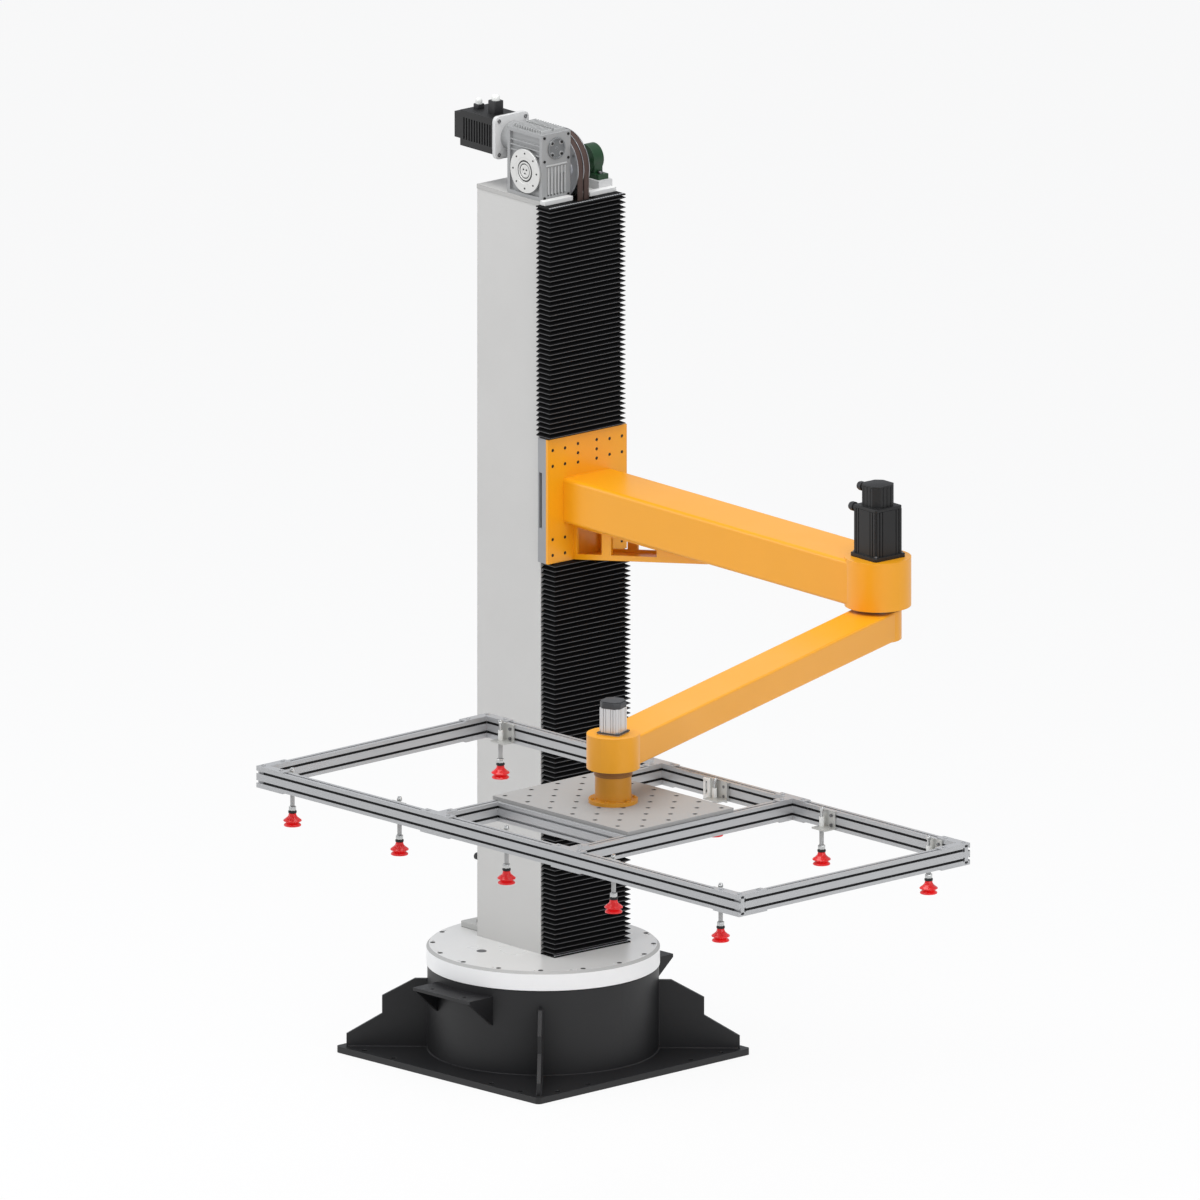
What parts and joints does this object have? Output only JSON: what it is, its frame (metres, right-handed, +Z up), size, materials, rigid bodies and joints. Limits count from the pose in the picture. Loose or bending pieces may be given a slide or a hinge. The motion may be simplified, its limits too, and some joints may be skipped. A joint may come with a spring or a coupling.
{
  "type": "board loading robot",
  "caption": "Floor-standing column robot with a turntable, a belt-lifted carriage, a two-link horizontal arm and a vacuum cup frame for loading boards.",
  "frame": {"origin": "centre of the base plate's underside, on the turntable axis and on the floor", "axes": "+Z up, +X and +Y along the base plate's edges, +X the way that the main arm points at rest, within 3.3 degrees"},
  "size_m": [3.6456, 2.6586, 3],
  "materials": {
    "black_paint": "semi-gloss black paint",
    "pale_paint": "pale grey paint",
    "column_paint": "light grey paint",
    "orange_paint": "orange powder coat",
    "dark_metal": "black anodised or painted metal",
    "plain_steel": "plain ground steel",
    "aluminium": "anodised aluminium",
    "bellows_cloth": "black coated bellows cloth",
    "belt_rubber": "brown flat belt",
    "gearbox_grey": "grey cast aluminium",
    "green_casting": "dark green paint on cast iron",
    "black_plastic": "moulded black plastic",
    "white_plastic": "white plastic bush",
    "cup_rubber": "red silicone rubber"
  },
  "bodies": {
    "base": {"base_plate": "black_paint", "base_drum": "black_paint", "drum_gussets": "black_paint", "side_shelves": "black_paint", "slew_outer_race": "plain_steel", "slew_gearmotor": "dark_metal"},
    "turntable": {"turntable": "pale_paint", "slew_inner_race": "plain_steel", "slew_hub": "plain_steel", "column": "column_paint", "column_foot": "dark_metal", "guide_rails": "plain_steel", "upper_bellows": "bellows_cloth", "lower_bellows": "bellows_cloth", "bellows_end_plates": "aluminium", "lift_belts": "belt_rubber", "idler_shaft": "plain_steel", "lift_gearbox": "gearbox_grey", "gearbox_covers": "aluminium", "motor_adapter": "gearbox_grey", "lift_motor": "dark_metal", "motor_plugs": "black_plastic", "bearing_riser": "aluminium", "pillow_block": "green_casting"},
    "drive_pulley": {"drive_pulley": "aluminium", "drive_shaft": "plain_steel"},
    "idler_pulley": {"idler_pulley": "aluminium"},
    "carriage": {"guide_blocks": "plain_steel", "carriage_channel": "dark_metal", "carriage_plate": "orange_paint", "carriage_screws": "plain_steel", "belt_clamp": "aluminium", "main_arm": "orange_paint", "arm_bracket": "orange_paint", "elbow_reducer": "plain_steel", "elbow_motor": "dark_metal", "elbow_connectors": "black_plastic"},
    "forearm": {"forearm": "orange_paint", "elbow_hub": "plain_steel", "wrist_reducer": "plain_steel", "wrist_motor": "aluminium", "wrist_motor_cap": "dark_metal"},
    "tool_frame": {"wrist_spindle": "orange_paint", "tool_plate": "aluminium", "outer_rails": "aluminium", "inner_bars": "aluminium", "joining_plates": "aluminium", "cup_brackets": "plain_steel", "bracket_screws": "plain_steel", "stem_bushes": "white_plastic"},
    "cup_stem_01": {"suction_cup_01": "cup_rubber"},
    "cup_stem_02": {"suction_cup_02": "cup_rubber"},
    "cup_stem_03": {"suction_cup_03": "cup_rubber"},
    "cup_stem_04": {"suction_cup_04": "cup_rubber"},
    "cup_stem_05": {"suction_cup_05": "cup_rubber"},
    "cup_stem_06": {"suction_cup_06": "cup_rubber"},
    "cup_stem_07": {"suction_cup_07": "cup_rubber"},
    "cup_stem_08": {"suction_cup_08": "cup_rubber"},
    "cup_stem_09": {"suction_cup_09": "cup_rubber"},
    "cup_stem_10": {"suction_cup_10": "cup_rubber"}
  },
  "joints": [
    {"name": "turntable_spin", "type": "hinge", "parent": "base", "child": "turntable", "pos_m": [0, 0, 0.288], "axis": [0, 0, 1], "range_deg": [-170, 170]},
    {"name": "carriage_lift", "type": "slide", "parent": "turntable", "child": "carriage", "axis": [0, 0, 1], "range_m": [-0.7, 0.4], "deforming": ["upper_bellows", "lower_bellows"]},
    {"name": "drive_pulley_spin", "type": "hinge", "parent": "turntable", "child": "drive_pulley", "pos_m": [0.02975, 0.04686, 2.808], "axis": [0.0576, 0.9983, 0], "range_deg": [-220, 385]},
    {"name": "idler_pulley_spin", "type": "hinge", "parent": "turntable", "child": "idler_pulley", "pos_m": [0.02975, 0.04686, 0.498], "axis": [0.0576, 0.9983, 0], "range_deg": [-220, 385]},
    {"name": "elbow_turn", "type": "hinge", "parent": "carriage", "child": "forearm", "pos_m": [1.52357, -0.03927, 1.7], "axis": [0, 0, 1], "range_deg": [-55, 190]},
    {"name": "wrist_turn", "type": "hinge", "parent": "forearm", "child": "tool_frame", "pos_m": [2.09839, -1.70867, 1.596], "axis": [0, 0, 1], "range_deg": [-180, 180]},
    {"name": "cup_01_travel", "type": "slide", "parent": "tool_frame", "child": "cup_stem_01", "axis": [0, 0, 1], "range_m": [0, 0.025], "stiffness_N_per_m": 400, "springref_m": -0.015},
    {"name": "cup_02_travel", "type": "slide", "parent": "tool_frame", "child": "cup_stem_02", "axis": [0, 0, 1], "range_m": [0, 0.025], "stiffness_N_per_m": 400, "springref_m": -0.015},
    {"name": "cup_03_travel", "type": "slide", "parent": "tool_frame", "child": "cup_stem_03", "axis": [0, 0, 1], "range_m": [0, 0.025], "stiffness_N_per_m": 400, "springref_m": -0.015},
    {"name": "cup_04_travel", "type": "slide", "parent": "tool_frame", "child": "cup_stem_04", "axis": [0, 0, 1], "range_m": [0, 0.025], "stiffness_N_per_m": 400, "springref_m": -0.015},
    {"name": "cup_05_travel", "type": "slide", "parent": "tool_frame", "child": "cup_stem_05", "axis": [0, 0, 1], "range_m": [0, 0.025], "stiffness_N_per_m": 400, "springref_m": -0.015},
    {"name": "cup_06_travel", "type": "slide", "parent": "tool_frame", "child": "cup_stem_06", "axis": [0, 0, 1], "range_m": [0, 0.025], "stiffness_N_per_m": 400, "springref_m": -0.015},
    {"name": "cup_07_travel", "type": "slide", "parent": "tool_frame", "child": "cup_stem_07", "axis": [0, 0, 1], "range_m": [0, 0.025], "stiffness_N_per_m": 400, "springref_m": -0.015},
    {"name": "cup_08_travel", "type": "slide", "parent": "tool_frame", "child": "cup_stem_08", "axis": [0, 0, 1], "range_m": [0, 0.025], "stiffness_N_per_m": 400, "springref_m": -0.015},
    {"name": "cup_09_travel", "type": "slide", "parent": "tool_frame", "child": "cup_stem_09", "axis": [0, 0, 1], "range_m": [0, 0.025], "stiffness_N_per_m": 400, "springref_m": -0.015},
    {"name": "cup_10_travel", "type": "slide", "parent": "tool_frame", "child": "cup_stem_10", "axis": [0, 0, 1], "range_m": [0, 0.025], "stiffness_N_per_m": 400, "springref_m": -0.015}
  ],
  "couplings": [
    {"joint": "drive_pulley_spin", "follows": "carriage_lift", "rad_per_m": -9.5694},
    {"joint": "idler_pulley_spin", "follows": "carriage_lift", "rad_per_m": -9.5694}
  ]
}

· · · ·

*Problem to work on*: Please reproduce every line of the material word for word.

*Output of the task*:
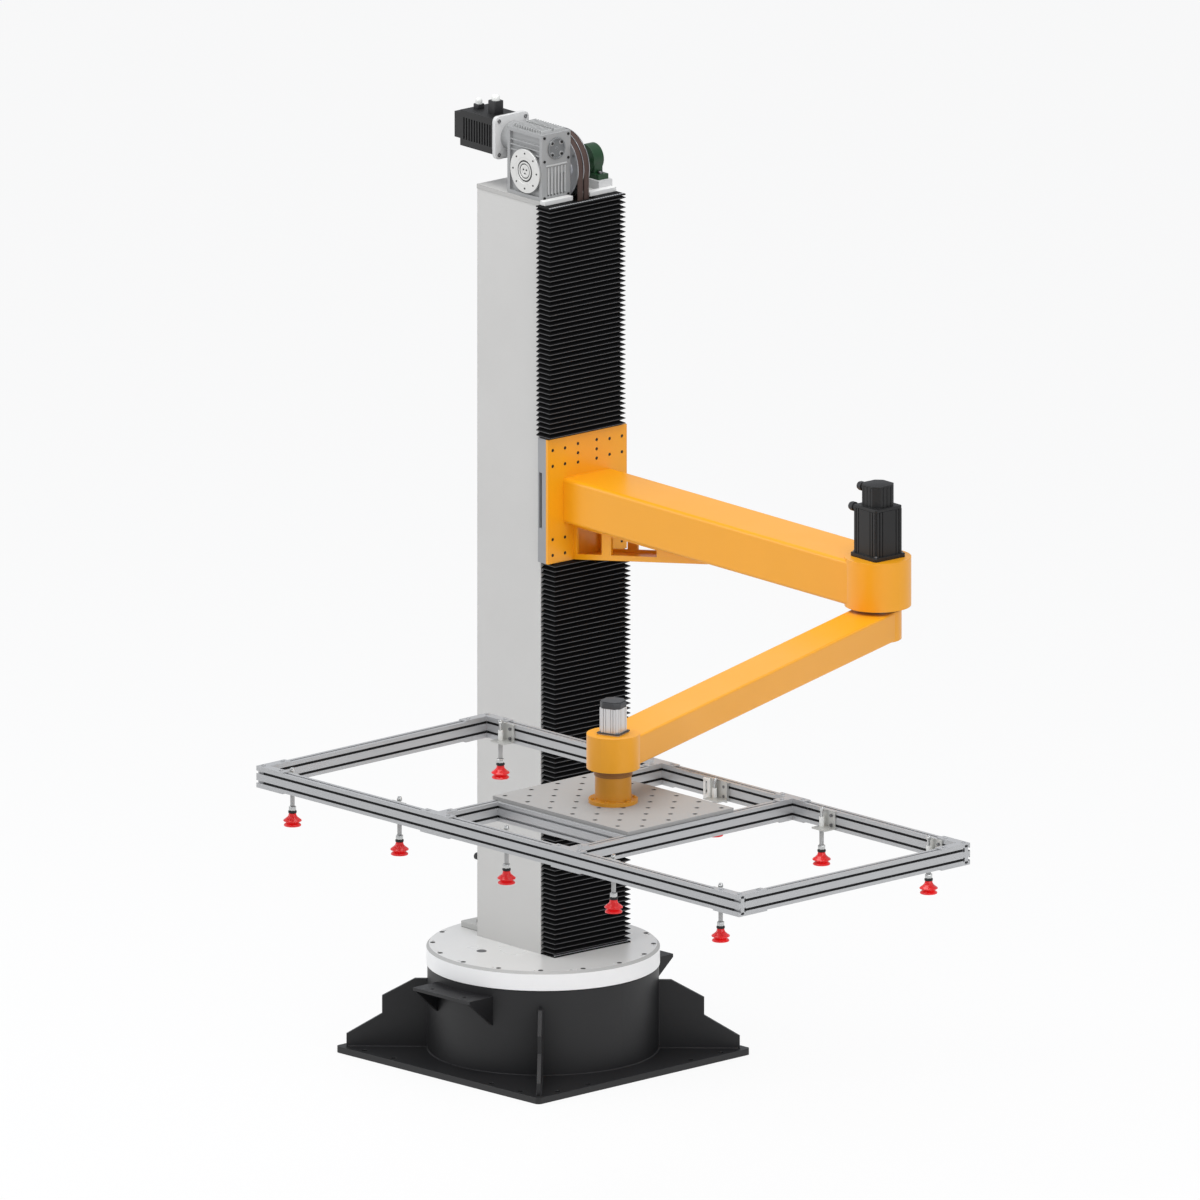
What parts and joints does this object have? Output only JSON: what it is, its frame (metres, right-handed, +Z up), size, materials, rigid bodies and joints. Limits count from the pose in the picture. Loose or bending pieces may be given a slide or a hinge. The motion may be simplified, its limits too, and some joints may be skipped. A joint may come with a spring or a coupling.
{
  "type": "board loading robot",
  "caption": "Floor-standing column robot with a turntable, a belt-lifted carriage, a two-link horizontal arm and a vacuum cup frame for loading boards.",
  "frame": {"origin": "centre of the base plate's underside, on the turntable axis and on the floor", "axes": "+Z up, +X and +Y along the base plate's edges, +X the way that the main arm points at rest, within 3.3 degrees"},
  "size_m": [3.6456, 2.6586, 3],
  "materials": {
    "black_paint": "semi-gloss black paint",
    "pale_paint": "pale grey paint",
    "column_paint": "light grey paint",
    "orange_paint": "orange powder coat",
    "dark_metal": "black anodised or painted metal",
    "plain_steel": "plain ground steel",
    "aluminium": "anodised aluminium",
    "bellows_cloth": "black coated bellows cloth",
    "belt_rubber": "brown flat belt",
    "gearbox_grey": "grey cast aluminium",
    "green_casting": "dark green paint on cast iron",
    "black_plastic": "moulded black plastic",
    "white_plastic": "white plastic bush",
    "cup_rubber": "red silicone rubber"
  },
  "bodies": {
    "base": {"base_plate": "black_paint", "base_drum": "black_paint", "drum_gussets": "black_paint", "side_shelves": "black_paint", "slew_outer_race": "plain_steel", "slew_gearmotor": "dark_metal"},
    "turntable": {"turntable": "pale_paint", "slew_inner_race": "plain_steel", "slew_hub": "plain_steel", "column": "column_paint", "column_foot": "dark_metal", "guide_rails": "plain_steel", "upper_bellows": "bellows_cloth", "lower_bellows": "bellows_cloth", "bellows_end_plates": "aluminium", "lift_belts": "belt_rubber", "idler_shaft": "plain_steel", "lift_gearbox": "gearbox_grey", "gearbox_covers": "aluminium", "motor_adapter": "gearbox_grey", "lift_motor": "dark_metal", "motor_plugs": "black_plastic", "bearing_riser": "aluminium", "pillow_block": "green_casting"},
    "drive_pulley": {"drive_pulley": "aluminium", "drive_shaft": "plain_steel"},
    "idler_pulley": {"idler_pulley": "aluminium"},
    "carriage": {"guide_blocks": "plain_steel", "carriage_channel": "dark_metal", "carriage_plate": "orange_paint", "carriage_screws": "plain_steel", "belt_clamp": "aluminium", "main_arm": "orange_paint", "arm_bracket": "orange_paint", "elbow_reducer": "plain_steel", "elbow_motor": "dark_metal", "elbow_connectors": "black_plastic"},
    "forearm": {"forearm": "orange_paint", "elbow_hub": "plain_steel", "wrist_reducer": "plain_steel", "wrist_motor": "aluminium", "wrist_motor_cap": "dark_metal"},
    "tool_frame": {"wrist_spindle": "orange_paint", "tool_plate": "aluminium", "outer_rails": "aluminium", "inner_bars": "aluminium", "joining_plates": "aluminium", "cup_brackets": "plain_steel", "bracket_screws": "plain_steel", "stem_bushes": "white_plastic"},
    "cup_stem_01": {"suction_cup_01": "cup_rubber"},
    "cup_stem_02": {"suction_cup_02": "cup_rubber"},
    "cup_stem_03": {"suction_cup_03": "cup_rubber"},
    "cup_stem_04": {"suction_cup_04": "cup_rubber"},
    "cup_stem_05": {"suction_cup_05": "cup_rubber"},
    "cup_stem_06": {"suction_cup_06": "cup_rubber"},
    "cup_stem_07": {"suction_cup_07": "cup_rubber"},
    "cup_stem_08": {"suction_cup_08": "cup_rubber"},
    "cup_stem_09": {"suction_cup_09": "cup_rubber"},
    "cup_stem_10": {"suction_cup_10": "cup_rubber"}
  },
  "joints": [
    {"name": "turntable_spin", "type": "hinge", "parent": "base", "child": "turntable", "pos_m": [0, 0, 0.288], "axis": [0, 0, 1], "range_deg": [-170, 170]},
    {"name": "carriage_lift", "type": "slide", "parent": "turntable", "child": "carriage", "axis": [0, 0, 1], "range_m": [-0.7, 0.4], "deforming": ["upper_bellows", "lower_bellows"]},
    {"name": "drive_pulley_spin", "type": "hinge", "parent": "turntable", "child": "drive_pulley", "pos_m": [0.02975, 0.04686, 2.808], "axis": [0.0576, 0.9983, 0], "range_deg": [-220, 385]},
    {"name": "idler_pulley_spin", "type": "hinge", "parent": "turntable", "child": "idler_pulley", "pos_m": [0.02975, 0.04686, 0.498], "axis": [0.0576, 0.9983, 0], "range_deg": [-220, 385]},
    {"name": "elbow_turn", "type": "hinge", "parent": "carriage", "child": "forearm", "pos_m": [1.52357, -0.03927, 1.7], "axis": [0, 0, 1], "range_deg": [-55, 190]},
    {"name": "wrist_turn", "type": "hinge", "parent": "forearm", "child": "tool_frame", "pos_m": [2.09839, -1.70867, 1.596], "axis": [0, 0, 1], "range_deg": [-180, 180]},
    {"name": "cup_01_travel", "type": "slide", "parent": "tool_frame", "child": "cup_stem_01", "axis": [0, 0, 1], "range_m": [0, 0.025], "stiffness_N_per_m": 400, "springref_m": -0.015},
    {"name": "cup_02_travel", "type": "slide", "parent": "tool_frame", "child": "cup_stem_02", "axis": [0, 0, 1], "range_m": [0, 0.025], "stiffness_N_per_m": 400, "springref_m": -0.015},
    {"name": "cup_03_travel", "type": "slide", "parent": "tool_frame", "child": "cup_stem_03", "axis": [0, 0, 1], "range_m": [0, 0.025], "stiffness_N_per_m": 400, "springref_m": -0.015},
    {"name": "cup_04_travel", "type": "slide", "parent": "tool_frame", "child": "cup_stem_04", "axis": [0, 0, 1], "range_m": [0, 0.025], "stiffness_N_per_m": 400, "springref_m": -0.015},
    {"name": "cup_05_travel", "type": "slide", "parent": "tool_frame", "child": "cup_stem_05", "axis": [0, 0, 1], "range_m": [0, 0.025], "stiffness_N_per_m": 400, "springref_m": -0.015},
    {"name": "cup_06_travel", "type": "slide", "parent": "tool_frame", "child": "cup_stem_06", "axis": [0, 0, 1], "range_m": [0, 0.025], "stiffness_N_per_m": 400, "springref_m": -0.015},
    {"name": "cup_07_travel", "type": "slide", "parent": "tool_frame", "child": "cup_stem_07", "axis": [0, 0, 1], "range_m": [0, 0.025], "stiffness_N_per_m": 400, "springref_m": -0.015},
    {"name": "cup_08_travel", "type": "slide", "parent": "tool_frame", "child": "cup_stem_08", "axis": [0, 0, 1], "range_m": [0, 0.025], "stiffness_N_per_m": 400, "springref_m": -0.015},
    {"name": "cup_09_travel", "type": "slide", "parent": "tool_frame", "child": "cup_stem_09", "axis": [0, 0, 1], "range_m": [0, 0.025], "stiffness_N_per_m": 400, "springref_m": -0.015},
    {"name": "cup_10_travel", "type": "slide", "parent": "tool_frame", "child": "cup_stem_10", "axis": [0, 0, 1], "range_m": [0, 0.025], "stiffness_N_per_m": 400, "springref_m": -0.015}
  ],
  "couplings": [
    {"joint": "drive_pulley_spin", "follows": "carriage_lift", "rad_per_m": -9.5694},
    {"joint": "idler_pulley_spin", "follows": "carriage_lift", "rad_per_m": -9.5694}
  ]
}